What's going on with the Mandelbrot result in that post?

I don't beleive such a large regression from .NET framework to CoreCLR.

▲

Rochus 3 hours ago | parent | next [-]

The Mono and .Net 4 times were too short; the true time is unknown. I only left the Mandelbrot result because I got a decently looking figure for CoreCLR, but the actual factor to Mono is unreliable. If the Mono result was 1, the factor would still be seven. I have no idea why it is that much faster.

▲

to11mtm a day ago | parent | prev [-]

NGL would be nice if there was a clear link to the cases used both for OP as well as who you are replying to... Kinda get it in OP's case tho.

▲

Rochus 9 hours ago | parent [-]

I measured the raw horsepower of the JIT engine itself, not the speed of the standard library (BCL). My results show that the Mono engine is surprisingly capable when executing pure IL code, and that much of the 'slowness' people attribute to Mono actually comes from the libraries, not the runtime itself.

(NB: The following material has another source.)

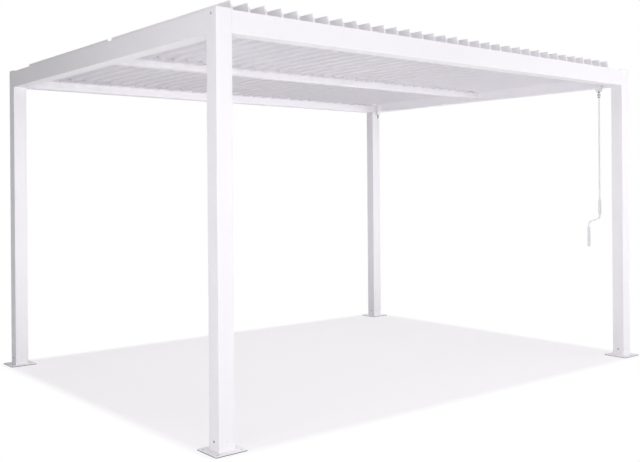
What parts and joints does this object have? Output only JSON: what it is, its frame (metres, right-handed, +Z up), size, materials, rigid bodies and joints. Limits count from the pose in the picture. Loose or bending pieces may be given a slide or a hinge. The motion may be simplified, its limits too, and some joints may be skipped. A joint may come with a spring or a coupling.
{
  "type": "louvred roof pergola",
  "caption": "Free-standing white pergola: corner posts on foot plates carry a gutter frame with a middle beam and bays of tilting roof louvres, worked by a hanging crank.",
  "frame": {"origin": "on the ground, under the middle of the roof", "axes": "X to the right along the long side, with the crank near the right end; Y along the short side from front to rear; Z up"},
  "size_m": [4.1, 3.3, 2.4554],
  "materials": {
    "frame": "matt white powder coat on aluminium",
    "gutter": "matt white powder coat on aluminium",
    "foot_plate": "matt white powder coat on aluminium",
    "cap": "white moulded plastic",
    "blade": "matt white powder coat on aluminium",
    "bearing": "light grey moulded nylon",
    "gearbox": "white painted casting",
    "link_bar": "plain drawn aluminium",
    "eye": "zinc plated steel",
    "crank": "white powder coat on steel tube",
    "grip": "white moulded plastic"
  },
  "bodies": {
    "frame": {"front_left_post": "frame", "rear_left_post": "frame", "front_right_post": "frame", "rear_right_post": "frame", "foot_plates": "foot_plate", "post_caps": "cap", "front_beam": "frame", "rear_beam": "frame", "left_beam": "frame", "right_beam": "frame", "front_gutter": "gutter", "rear_gutter": "gutter", "left_gutter": "gutter", "right_gutter": "gutter", "middle_beam": "frame", "bearing_strips": "bearing", "front_operator": "gearbox", "rear_operator": "gearbox"},
    "crank": {"front_operator_eye": "eye", "crank_rod": "crank", "crank_grips": "grip"},
    "rear_worm": {"rear_operator_eye": "eye"},
    "link_bar": {"link_bar": "link_bar"},
    "louvre_01": {"louvre_01": "blade"},
    "louvre_02": {"louvre_02": "blade"},
    "louvre_03": {"louvre_03": "blade"},
    "louvre_04": {"louvre_04": "blade"},
    "louvre_05": {"louvre_05": "blade"},
    "louvre_06": {"louvre_06": "blade"},
    "louvre_07": {"louvre_07": "blade"},
    "louvre_08": {"louvre_08": "blade"},
    "louvre_09": {"louvre_09": "blade"},
    "louvre_10": {"louvre_10": "blade"},
    "louvre_11": {"louvre_11": "blade"},
    "louvre_12": {"louvre_12": "blade"},
    "louvre_13": {"louvre_13": "blade"},
    "louvre_14": {"louvre_14": "blade"},
    "louvre_15": {"louvre_15": "blade"},
    "louvre_16": {"louvre_16": "blade"},
    "louvre_17": {"louvre_17": "blade"},
    "louvre_18": {"louvre_18": "blade"},
    "louvre_19": {"louvre_19": "blade"},
    "louvre_20": {"louvre_20": "blade"},
    "louvre_21": {"louvre_21": "blade"},
    "louvre_22": {"louvre_22": "blade"},
    "louvre_23": {"louvre_23": "blade"},
    "louvre_24": {"louvre_24": "blade"},
    "louvre_25": {"louvre_25": "blade"},
    "louvre_26": {"louvre_26": "blade"},
    "louvre_27": {"louvre_27": "blade"},
    "louvre_28": {"louvre_28": "blade"},
    "louvre_29": {"louvre_29": "blade"},
    "louvre_30": {"louvre_30": "blade"},
    "louvre_31": {"louvre_31": "blade"},
    "louvre_32": {"louvre_32": "blade"},
    "louvre_33": {"louvre_33": "blade"}
  },
  "joints": [
    {"name": "crank_turn", "type": "hinge", "parent": "frame", "child": "crank", "pos_m": [1.8818, -1.39405, 2.218], "axis": [0, 0, 1], "range_deg": [-960, 40]},
    {"name": "tilt_01", "type": "hinge", "parent": "frame", "child": "louvre_01", "pos_m": [-1.852, 0, 2.373], "axis": [0, -1, 0], "range_deg": [-96, 4]},
    {"name": "tilt_02", "type": "hinge", "parent": "frame", "child": "louvre_02", "pos_m": [-1.7375, 0, 2.373], "axis": [0, -1, 0], "range_deg": [-96, 4]},
    {"name": "tilt_03", "type": "hinge", "parent": "frame", "child": "louvre_03", "pos_m": [-1.623, 0, 2.373], "axis": [0, -1, 0], "range_deg": [-96, 4]},
    {"name": "tilt_04", "type": "hinge", "parent": "frame", "child": "louvre_04", "pos_m": [-1.5085, 0, 2.373], "axis": [0, -1, 0], "range_deg": [-96, 4]},
    {"name": "tilt_05", "type": "hinge", "parent": "frame", "child": "louvre_05", "pos_m": [-1.394, 0, 2.373], "axis": [0, -1, 0], "range_deg": [-96, 4]},
    {"name": "tilt_06", "type": "hinge", "parent": "frame", "child": "louvre_06", "pos_m": [-1.2795, 0, 2.373], "axis": [0, -1, 0], "range_deg": [-96, 4]},
    {"name": "tilt_07", "type": "hinge", "parent": "frame", "child": "louvre_07", "pos_m": [-1.165, 0, 2.373], "axis": [0, -1, 0], "range_deg": [-96, 4]},
    {"name": "tilt_08", "type": "hinge", "parent": "frame", "child": "louvre_08", "pos_m": [-1.0505, 0, 2.373], "axis": [0, -1, 0], "range_deg": [-96, 4]},
    {"name": "tilt_09", "type": "hinge", "parent": "frame", "child": "louvre_09", "pos_m": [-0.936, 0, 2.373], "axis": [0, -1, 0], "range_deg": [-96, 4]},
    {"name": "tilt_10", "type": "hinge", "parent": "frame", "child": "louvre_10", "pos_m": [-0.8215, 0, 2.373], "axis": [0, -1, 0], "range_deg": [-96, 4]},
    {"name": "tilt_11", "type": "hinge", "parent": "frame", "child": "louvre_11", "pos_m": [-0.707, 0, 2.373], "axis": [0, -1, 0], "range_deg": [-96, 4]},
    {"name": "tilt_12", "type": "hinge", "parent": "frame", "child": "louvre_12", "pos_m": [-0.5925, 0, 2.373], "axis": [0, -1, 0], "range_deg": [-96, 4]},
    {"name": "tilt_13", "type": "hinge", "parent": "frame", "child": "louvre_13", "pos_m": [-0.478, 0, 2.373], "axis": [0, -1, 0], "range_deg": [-96, 4]},
    {"name": "tilt_14", "type": "hinge", "parent": "frame", "child": "louvre_14", "pos_m": [-0.3635, 0, 2.373], "axis": [0, -1, 0], "range_deg": [-96, 4]},
    {"name": "tilt_15", "type": "hinge", "parent": "frame", "child": "louvre_15", "pos_m": [-0.249, 0, 2.373], "axis": [0, -1, 0], "range_deg": [-96, 4]},
    {"name": "tilt_16", "type": "hinge", "parent": "frame", "child": "louvre_16", "pos_m": [-0.1345, 0, 2.373], "axis": [0, -1, 0], "range_deg": [-96, 4]},
    {"name": "tilt_17", "type": "hinge", "parent": "frame", "child": "louvre_17", "pos_m": [-0.02, 0, 2.373], "axis": [0, -1, 0], "range_deg": [-96, 4]},
    {"name": "tilt_18", "type": "hinge", "parent": "frame", "child": "louvre_18", "pos_m": [0.0945, 0, 2.373], "axis": [0, -1, 0], "range_deg": [-96, 4]},
    {"name": "tilt_19", "type": "hinge", "parent": "frame", "child": "louvre_19", "pos_m": [0.209, 0, 2.373], "axis": [0, -1, 0], "range_deg": [-96, 4]},
    {"name": "tilt_20", "type": "hinge", "parent": "frame", "child": "louvre_20", "pos_m": [0.3235, 0, 2.373], "axis": [0, -1, 0], "range_deg": [-96, 4]},
    {"name": "tilt_21", "type": "hinge", "parent": "frame", "child": "louvre_21", "pos_m": [0.438, 0, 2.373], "axis": [0, -1, 0], "range_deg": [-96, 4]},
    {"name": "tilt_22", "type": "hinge", "parent": "frame", "child": "louvre_22", "pos_m": [0.5525, 0, 2.373], "axis": [0, -1, 0], "range_deg": [-96, 4]},
    {"name": "tilt_23", "type": "hinge", "parent": "frame", "child": "louvre_23", "pos_m": [0.667, 0, 2.373], "axis": [0, -1, 0], "range_deg": [-96, 4]},
    {"name": "tilt_24", "type": "hinge", "parent": "frame", "child": "louvre_24", "pos_m": [0.7815, 0, 2.373], "axis": [0, -1, 0], "range_deg": [-96, 4]},
    {"name": "tilt_25", "type": "hinge", "parent": "frame", "child": "louvre_25", "pos_m": [0.896, 0, 2.373], "axis": [0, -1, 0], "range_deg": [-96, 4]},
    {"name": "tilt_26", "type": "hinge", "parent": "frame", "child": "louvre_26", "pos_m": [1.0105, 0, 2.373], "axis": [0, -1, 0], "range_deg": [-96, 4]},
    {"name": "tilt_27", "type": "hinge", "parent": "frame", "child": "louvre_27", "pos_m": [1.125, 0, 2.373], "axis": [0, -1, 0], "range_deg": [-96, 4]},
    {"name": "tilt_28", "type": "hinge", "parent": "frame", "child": "louvre_28", "pos_m": [1.2395, 0, 2.373], "axis": [0, -1, 0], "range_deg": [-96, 4]},
    {"name": "tilt_29", "type": "hinge", "parent": "frame", "child": "louvre_29", "pos_m": [1.354, 0, 2.373], "axis": [0, -1, 0], "range_deg": [-96, 4]},
    {"name": "tilt_30", "type": "hinge", "parent": "frame", "child": "louvre_30", "pos_m": [1.4685, 0, 2.373], "axis": [0, -1, 0], "range_deg": [-96, 4]},
    {"name": "tilt_31", "type": "hinge", "parent": "frame", "child": "louvre_31", "pos_m": [1.583, 0, 2.373], "axis": [0, -1, 0], "range_deg": [-96, 4]},
    {"name": "tilt_32", "type": "hinge", "parent": "frame", "child": "louvre_32", "pos_m": [1.6975, 0, 2.373], "axis": [0, -1, 0], "range_deg": [-96, 4]},
    {"name": "tilt_33", "type": "hinge", "parent": "frame", "child": "louvre_33", "pos_m": [1.812, 0, 2.373], "axis": [0, -1, 0], "range_deg": [-96, 4]},
    {"name": "link_bar_pivot", "type": "hinge", "parent": "louvre_17", "child": "link_bar", "pos_m": [0.00824, -1.5355, 2.34757], "axis": [0, -1, 0], "range_deg": [-4, 96]},
    {"name": "rear_worm_turn", "type": "hinge", "parent": "frame", "child": "rear_worm", "pos_m": [1.8818, 1.39405, 2.218], "axis": [0, 0, 1], "range_deg": [-960, 40]}
  ],
  "couplings": [
    {"joint": "tilt_01", "follows": "crank_turn", "ratio": 0.1},
    {"joint": "tilt_02", "follows": "crank_turn", "ratio": 0.1},
    {"joint": "tilt_03", "follows": "crank_turn", "ratio": 0.1},
    {"joint": "tilt_04", "follows": "crank_turn", "ratio": 0.1},
    {"joint": "tilt_05", "follows": "crank_turn", "ratio": 0.1},
    {"joint": "tilt_06", "follows": "crank_turn", "ratio": 0.1},
    {"joint": "tilt_07", "follows": "crank_turn", "ratio": 0.1},
    {"joint": "tilt_08", "follows": "crank_turn", "ratio": 0.1},
    {"joint": "tilt_09", "follows": "crank_turn", "ratio": 0.1},
    {"joint": "tilt_10", "follows": "crank_turn", "ratio": 0.1},
    {"joint": "tilt_11", "follows": "crank_turn", "ratio": 0.1},
    {"joint": "tilt_12", "follows": "crank_turn", "ratio": 0.1},
    {"joint": "tilt_13", "follows": "crank_turn", "ratio": 0.1},
    {"joint": "tilt_14", "follows": "crank_turn", "ratio": 0.1},
    {"joint": "tilt_15", "follows": "crank_turn", "ratio": 0.1},
    {"joint": "tilt_16", "follows": "crank_turn", "ratio": 0.1},
    {"joint": "tilt_17", "follows": "crank_turn", "ratio": 0.1},
    {"joint": "tilt_18", "follows": "crank_turn", "ratio": 0.1},
    {"joint": "tilt_19", "follows": "crank_turn", "ratio": 0.1},
    {"joint": "tilt_20", "follows": "crank_turn", "ratio": 0.1},
    {"joint": "tilt_21", "follows": "crank_turn", "ratio": 0.1},
    {"joint": "tilt_22", "follows": "crank_turn", "ratio": 0.1},
    {"joint": "tilt_23", "follows": "crank_turn", "ratio": 0.1},
    {"joint": "tilt_24", "follows": "crank_turn", "ratio": 0.1},
    {"joint": "tilt_25", "follows": "crank_turn", "ratio": 0.1},
    {"joint": "tilt_26", "follows": "crank_turn", "ratio": 0.1},
    {"joint": "tilt_27", "follows": "crank_turn", "ratio": 0.1},
    {"joint": "tilt_28", "follows": "crank_turn", "ratio": 0.1},
    {"joint": "tilt_29", "follows": "crank_turn", "ratio": 0.1},
    {"joint": "tilt_30", "follows": "crank_turn", "ratio": 0.1},
    {"joint": "tilt_31", "follows": "crank_turn", "ratio": 0.1},
    {"joint": "tilt_32", "follows": "crank_turn", "ratio": 0.1},
    {"joint": "tilt_33", "follows": "crank_turn", "ratio": 0.1},
    {"joint": "link_bar_pivot", "follows": "crank_turn", "ratio": -0.1},
    {"joint": "rear_worm_turn", "follows": "crank_turn", "ratio": 1}
  ]
}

In contrast, the posted article uses a very specific, non-standard, and "apple-to-oranges" benchmark. It is essentially comparing a complete game engine initialization against a minimal console app (as far as I understand), which explains the massive 3x-15x differences reported. The author is actually measuring "Unity Engine Overhead + Mono vs. Raw .NET", not actually "Mono vs. .NET" as advertized. The "15x" figure comes very likely from the specific microbenchmark (struct heavy loop) where Mono's optimizer fails, extrapolated to imply the whole runtime is that much slower.

▲

eterm 5 hours ago | parent [-]

Can we reproduce your results for Mandelbrot?

	▲	Rochus 4 hours ago \| parent [-]
		You can find all necessary information/data in the article (see references). Finding the same hardware that I used might be an issue though. Concerning Mandelbrot, I wouldn't spend too much time, because the runtime was so short for some targets that it likely has a big error margin compared to the other results. For my purpose this is not critical because or the geometric mean over all factors.